WHAT IS REQUIRED: List each line in which the string "bodies" appears.

====== SOURCE DATA ======

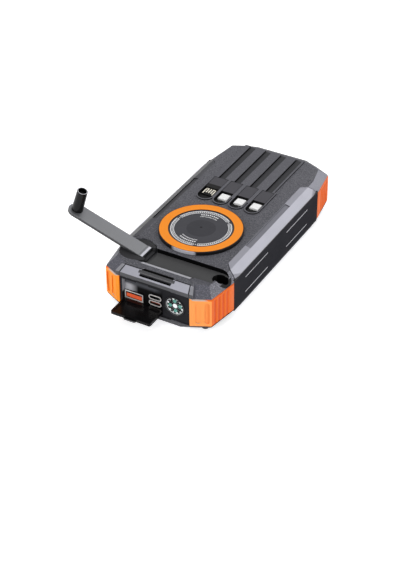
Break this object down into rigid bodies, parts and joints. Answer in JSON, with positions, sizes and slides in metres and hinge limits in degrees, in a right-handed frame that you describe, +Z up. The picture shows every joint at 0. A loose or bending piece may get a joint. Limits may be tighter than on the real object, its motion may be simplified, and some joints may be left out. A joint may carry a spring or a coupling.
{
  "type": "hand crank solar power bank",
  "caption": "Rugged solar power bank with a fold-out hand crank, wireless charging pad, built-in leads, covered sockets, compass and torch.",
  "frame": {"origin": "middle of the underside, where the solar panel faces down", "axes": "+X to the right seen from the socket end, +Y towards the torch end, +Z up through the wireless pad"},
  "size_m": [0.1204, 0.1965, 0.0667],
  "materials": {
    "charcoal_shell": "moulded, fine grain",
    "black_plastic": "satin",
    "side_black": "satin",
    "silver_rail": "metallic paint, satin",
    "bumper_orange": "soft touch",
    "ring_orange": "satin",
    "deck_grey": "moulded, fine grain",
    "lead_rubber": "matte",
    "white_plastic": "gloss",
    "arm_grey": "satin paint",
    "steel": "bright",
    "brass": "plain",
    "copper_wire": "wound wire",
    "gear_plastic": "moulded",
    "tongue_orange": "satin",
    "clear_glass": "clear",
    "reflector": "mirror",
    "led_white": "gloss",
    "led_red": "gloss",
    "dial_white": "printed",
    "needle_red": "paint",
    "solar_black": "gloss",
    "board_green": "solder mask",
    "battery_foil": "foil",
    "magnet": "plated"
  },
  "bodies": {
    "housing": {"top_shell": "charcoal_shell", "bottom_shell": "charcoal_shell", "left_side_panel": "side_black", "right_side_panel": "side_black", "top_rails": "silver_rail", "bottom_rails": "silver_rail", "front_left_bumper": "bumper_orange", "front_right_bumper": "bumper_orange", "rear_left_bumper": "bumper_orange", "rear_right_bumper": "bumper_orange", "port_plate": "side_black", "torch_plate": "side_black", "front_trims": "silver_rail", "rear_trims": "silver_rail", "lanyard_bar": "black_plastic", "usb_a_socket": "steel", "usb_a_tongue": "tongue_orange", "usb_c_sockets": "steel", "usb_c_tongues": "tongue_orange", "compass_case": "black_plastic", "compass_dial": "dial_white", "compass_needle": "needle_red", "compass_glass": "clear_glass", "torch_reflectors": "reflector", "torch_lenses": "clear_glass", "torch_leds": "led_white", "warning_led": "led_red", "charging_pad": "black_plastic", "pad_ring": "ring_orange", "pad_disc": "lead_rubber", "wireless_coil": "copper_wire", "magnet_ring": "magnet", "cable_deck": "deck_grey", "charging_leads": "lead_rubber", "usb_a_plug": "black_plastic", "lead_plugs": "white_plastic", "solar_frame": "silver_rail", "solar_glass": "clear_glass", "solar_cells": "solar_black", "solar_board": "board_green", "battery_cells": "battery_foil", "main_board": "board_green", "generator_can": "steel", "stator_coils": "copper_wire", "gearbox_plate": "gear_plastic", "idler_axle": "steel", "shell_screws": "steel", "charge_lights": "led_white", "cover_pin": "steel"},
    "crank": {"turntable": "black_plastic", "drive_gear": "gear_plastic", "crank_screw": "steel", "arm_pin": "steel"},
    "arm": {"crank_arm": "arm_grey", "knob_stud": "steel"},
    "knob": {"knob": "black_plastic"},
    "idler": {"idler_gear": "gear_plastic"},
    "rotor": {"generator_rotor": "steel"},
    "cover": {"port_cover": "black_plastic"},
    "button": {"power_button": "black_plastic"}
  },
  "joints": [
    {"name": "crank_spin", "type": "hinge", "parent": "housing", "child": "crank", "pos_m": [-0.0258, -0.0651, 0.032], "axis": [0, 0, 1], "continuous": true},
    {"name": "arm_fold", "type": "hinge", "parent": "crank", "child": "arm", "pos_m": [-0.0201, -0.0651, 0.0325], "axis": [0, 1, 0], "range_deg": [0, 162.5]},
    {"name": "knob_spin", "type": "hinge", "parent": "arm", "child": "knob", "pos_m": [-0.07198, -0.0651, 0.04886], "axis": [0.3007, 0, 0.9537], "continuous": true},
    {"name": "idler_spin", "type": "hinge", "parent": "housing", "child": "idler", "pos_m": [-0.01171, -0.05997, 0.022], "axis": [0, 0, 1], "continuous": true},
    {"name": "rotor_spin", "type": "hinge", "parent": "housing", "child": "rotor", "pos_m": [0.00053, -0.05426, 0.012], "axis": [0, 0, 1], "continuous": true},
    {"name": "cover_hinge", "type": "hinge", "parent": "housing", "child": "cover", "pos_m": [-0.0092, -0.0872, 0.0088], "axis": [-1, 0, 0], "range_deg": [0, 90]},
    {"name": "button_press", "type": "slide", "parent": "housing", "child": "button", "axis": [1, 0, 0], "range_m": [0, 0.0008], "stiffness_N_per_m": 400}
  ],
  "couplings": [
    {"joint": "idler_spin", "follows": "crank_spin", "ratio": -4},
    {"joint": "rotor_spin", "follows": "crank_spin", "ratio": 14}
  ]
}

======

ANSWER TO THIS PROBLEM:
Break this object down into rigid bodies, parts and joints. Answer in JSON, with positions, sizes and slides in metres and hinge limits in degrees, in a right-handed frame that you describe, +Z up. The picture shows every joint at 0. A loose or bending piece may get a joint. Limits may be tighter than on the real object, its motion may be simplified, and some joints may be left out. A joint may carry a spring or a coupling.
  "bodies": {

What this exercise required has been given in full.